When people discuss their future and retirement, the term “estate planning” often comes up in conversation. Estate planning allows you to ensure your wishes are honored if you’re able incapable of making decisions or upon passing away.
What’s Estate Planning?
Estate planning is the act of preparing your estate for your family and loved ones after your death. Estate refers to all property, including real estate, bank accounts, stocks, life insurance, and personal property a person owns. Estate planning helps you identify the family members and loved ones that will receive your estate after death.
Estate planning guarantees everything will be transferred to those you’ve previously identified, avoid the time and cost associated with the process of estate planning after you’ve passed, and set the plans for other things, such as funeral and burial arrangements.
Understanding The Basics
Having an estate plan is the most thoughtful plan you can have in place for your loved ones. Estate planning involves many aspects of a person’s assets. It manages someone’s personal properties and financial obligations, in case of disability. At the same time, it provides a path for family members, including spouses and children, to use their loved one’s assets once they passed.
These are the essential functions estate planning helps with:
- Limits estate taxes through trust accounts in the name of beneficiaries to cut down on taxes when the time comes to start the transfer.
- Establishes a guardian for living dependents in case of death.
- Names an executor to oversee the will.
- Sets funeral arrangements
- Establishes donations to charitable and non-profits organizations
- Sets a power of attorney to manage assets and investments in case of disability.
Estate Planning vs. Will
Some people confuse estate planning with having a will when in fact, estate planning involves having a will. A will is a legal document that includes your wishes as to where your assets will go after death. Meanwhile, a comprehensive estate plan consists of a will, a power of attorney, and trusts for your children or a favorite charity, if you choose.
Estate Planning Checklist
Estate planning involves much more than drafting a will. A successful estate plan includes everything your family and loved ones will need to access control to your assets after your death. The simplest estate plan should include:
- Wills and Trusts – the main components of an estate plan to ensure assets are distributed according to your wishes. A trust also helps limit estate taxes and other legal challenges that may occur.
- Power of Attorney – choosing a person or an agent that will act on your behalf when you’re unable to do so yourself. Without a power of attorney, the court system may be left to decide what happens to your estate if you’re found to be mentally incompetent or die.
- Beneficiary Designations – if a beneficiary is not appointed the court will be left to decide where your funds will go.

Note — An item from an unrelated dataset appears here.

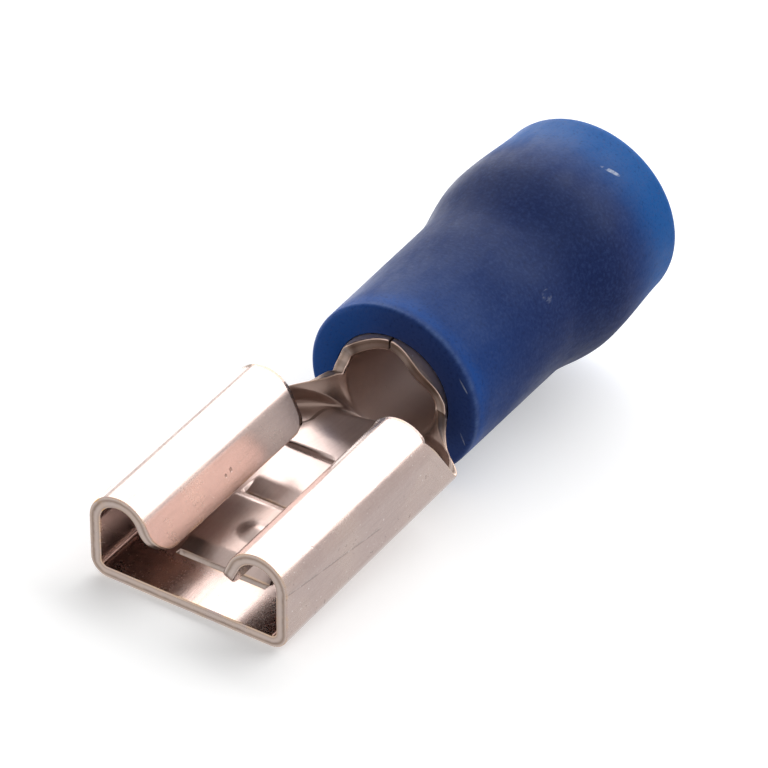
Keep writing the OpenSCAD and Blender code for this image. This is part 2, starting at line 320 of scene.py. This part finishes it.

- Letter of Intent – this will be the document that states your beneficiary.
- Healthcare Power of Attorney – you should also look for a person that will be responsible for making important healthcare decisions on your behalf if you ever become incapable of doing so.
- Guardianship Designations – although some wills include this clause, it is best also to add it on your estate planning. This will help you choose a guardian for your minor children in the case of death.
The Bottom Line
Estate planning involves much more than just splitting your assets when you die. Focusing on having an estate plan will help your family members and loved ones feel secure and protected in the event of incapacity or death.